From the bleak blowing wind effect, the gentle strains of guitars, Kate St. John's oboe, and that famed "Ah hey ma ma ma" chorus, comes the single that sadly relegated them to one-hit wonder status, "Life In A Northern Town." The lyrics give a bleak picture of the town and the sad departure of the storyteller in the song.

"The Edge Of Forever" is a longing romantic song about how we miss the closeness and security we needed as children but not given as adults. Singer Nick Laird-Clowes asks at one time, "When you were young, did you ever fall down, graze your knee and want to run to someone? 'Cause now that you're older, I've been falling down, I want to run to someone, but there's nobody around." It's nice and lyrical in the verses, which explodes in a crescendo with keyboards and cello in the chorus. This is the song played at the end of Ferris Bueller's Day Off when Matthew Broderick and Mia Sara kiss and part.

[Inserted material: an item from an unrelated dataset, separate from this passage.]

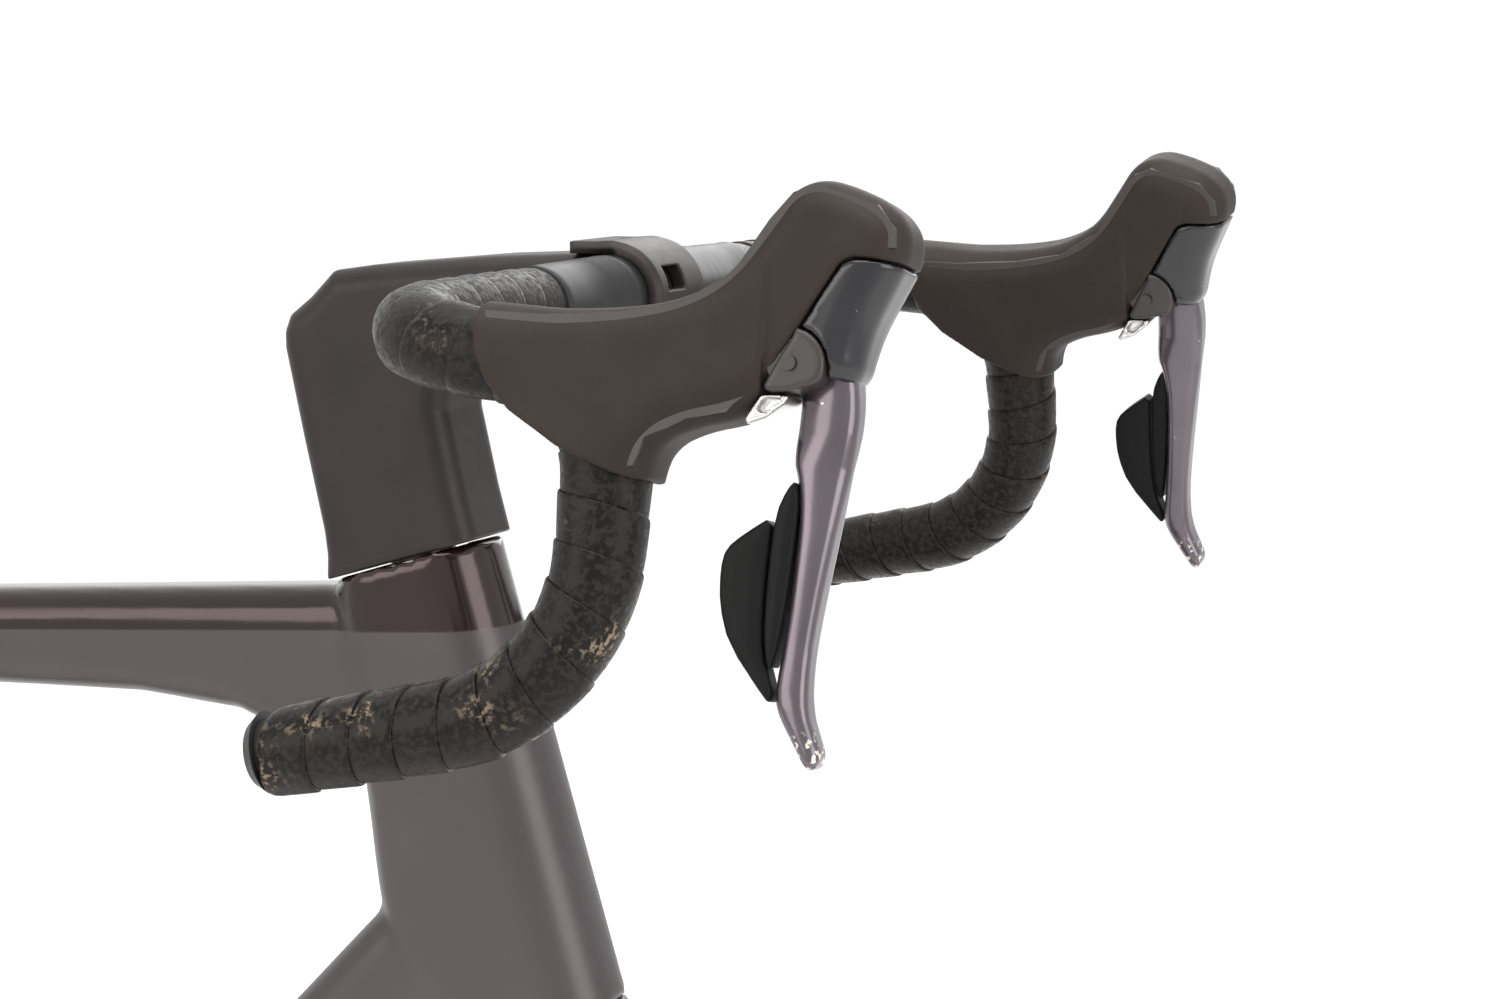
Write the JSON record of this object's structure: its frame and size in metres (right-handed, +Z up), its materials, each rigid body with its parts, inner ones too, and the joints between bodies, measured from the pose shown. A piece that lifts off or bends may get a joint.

"(Johnny) New Light" details the loss of innocence and a longing for a more natural life, and what happens when technology in the form of tractors make harvesting the wheat easier. "We have nothing else to do" Laird-Clowes and the backup singers sing towards the end.

"In Places On The Run" is a mellow, dreamy, and poetic piece, about walking through coloured fields, bazaars, watching flickering stars in the warm night, with great accompaniment by the assorted percussion and St. John's oboe and Laird-Clowes' strumming guitar whose tempo increases whenever he starts off with "What a dream I had" line beginning each verse.

"This World" is a wry social commentary about a lonely unemployed man who has to steal to make it, a girl trying to find company in a pub, and city elders who overreact to a beating. The chorus varies but its sober message is: "This is for the misunderstood lonely people/living in the world and getting nowhere/something always just goes wrong/why should they try to hold on to the dreams of this world/where they never quite belonged?" Another of my theme songs. Probably the second best song here after "Northern Town."

"Bound To Be" has a bouncy funk synth beat and features backing vocals by Caron Wheeler (Soul II Soul) and Sam Brown, Joe "A Picture Of You" Brown's daughter.

"The Love Parade" was the album's second single with dreamy vocals by St. John and how a summer love serenade can take hold of even those married for many years, i.e. extramarital love, in the case of this song, the woman.

With Dave Gilmour's acoustic guitar and Peter "R.E.M." Buck's Rickenbacker, "The Party" highlight the stifling discomfort, ego-destruction, and loneliness faced when the girl one brings to a party spends the night dancing with someone else. "I open up the window to get some ventilation, try to break away from the intellectual starvation" is why I hate parties. Small bits of "Northern Town", "The Edge Of Forever" and "In Places On The Run" done towards the fade. There's a classical aura with St. John's oboe and a nice string section.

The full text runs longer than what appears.